Nilai tukar rupiah terhadap dolar Amerika Serikat (AS) terus mengalami pelemahan signifikan. Pada 19 Desember 2024, rupiah diperdagangkan di kisaran Rp 16.274 per dolar AS. Beberapa analis memproyeksikan bahwa pada tahun 2025, nilai tukar rupiah dapat mencapai Rp 17.000 per dolar AS.
Faktor Penyebab Pelemahan Rupiah
- Kebijakan Moneter AS: Federal Reserve (The Fed) diperkirakan akan memperlambat laju pemangkasan suku bunga pada tahun 2025, yang dapat memperkuat dolar AS dan menekan mata uang negara berkembang, termasuk rupiah.
- Kondisi Ekonomi Global: Ketidakpastian ekonomi global, seperti ketegangan perdagangan dan fluktuasi harga komoditas, turut mempengaruhi sentimen pasar terhadap mata uang emerging markets.
- Permintaan Dolar yang Tinggi: Kebutuhan impor dan pembayaran utang luar negeri meningkatkan permintaan terhadap dolar AS, sehingga menekan nilai tukar rupiah.
Dampak Potensial bagi Perekonomian Indonesia
- Inflasi: Pelemahan rupiah dapat meningkatkan harga barang impor, yang berpotensi mendorong laju inflasi.
- Beban Utang Luar Negeri: Nilai utang dalam denominasi dolar akan meningkat, sehingga membebani anggaran pemerintah dan korporasi yang memiliki kewajiban dalam mata uang asing.
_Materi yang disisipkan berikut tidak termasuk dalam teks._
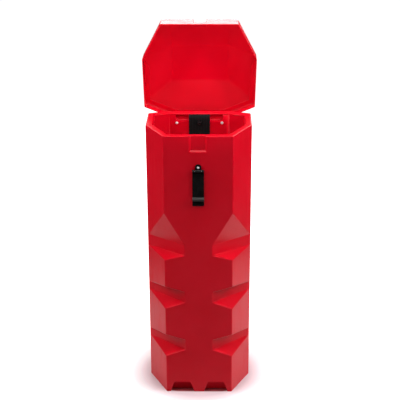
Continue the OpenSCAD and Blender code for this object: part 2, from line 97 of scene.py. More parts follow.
class Nodes:
    """A small builder of node trees."""

    def __init__(self, name):
        self.mat = bpy.data.materials.new(name)
        self.mat.use_nodes = True
        self.tree = self.mat.node_tree
        self.tree.nodes.clear()
        self.out = self.add("ShaderNodeOutputMaterial")
        self.bsdf = self.add("ShaderNodeBsdfPrincipled")
        self.link(self.bsdf, "BSDF", self.out, "Surface")
        self.coords = self.add("ShaderNodeTexCoord")

    def add(self, kind, **props):
        n = self.tree.nodes.new(kind)
        for k, v in props.items():
            setattr(n, k, v)
        return n

    def link(self, a, out, b, into):
        self.tree.links.new(a.outputs[out], b.inputs[into])

    def place(self, scale, turn):
        m = self.add("ShaderNodeMapping")
        m.inputs["Scale"].default_value = scale
        m.inputs["Rotation"].default_value = turn
        self.link(self.coords, "Object", m, "Vector")
        return m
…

- Daya Saing Ekspor: Di sisi positif, pelemahan rupiah dapat membuat produk ekspor Indonesia lebih kompetitif di pasar internasional.
Strategi Menghadapi Pelemahan Rupiah
- Diversifikasi Portofolio: Investor disarankan untuk mendiversifikasi asetnya guna mengurangi risiko akibat fluktuasi nilai tukar.
- Hedging: Perusahaan dengan eksposur utang luar negeri dapat mempertimbangkan strategi lindung nilai untuk memitigasi risiko nilai tukar.
- Kebijakan Pemerintah: Pemerintah perlu memperkuat fundamental ekonomi domestik dan menjaga stabilitas politik untuk meningkatkan kepercayaan investor.
Pelemahan rupiah merupakan tantangan yang memerlukan perhatian serius dari berbagai pemangku kepentingan. Langkah-langkah strategis dan kebijakan yang tepat diharapkan dapat menjaga stabilitas ekonomi Indonesia di tengah dinamika global.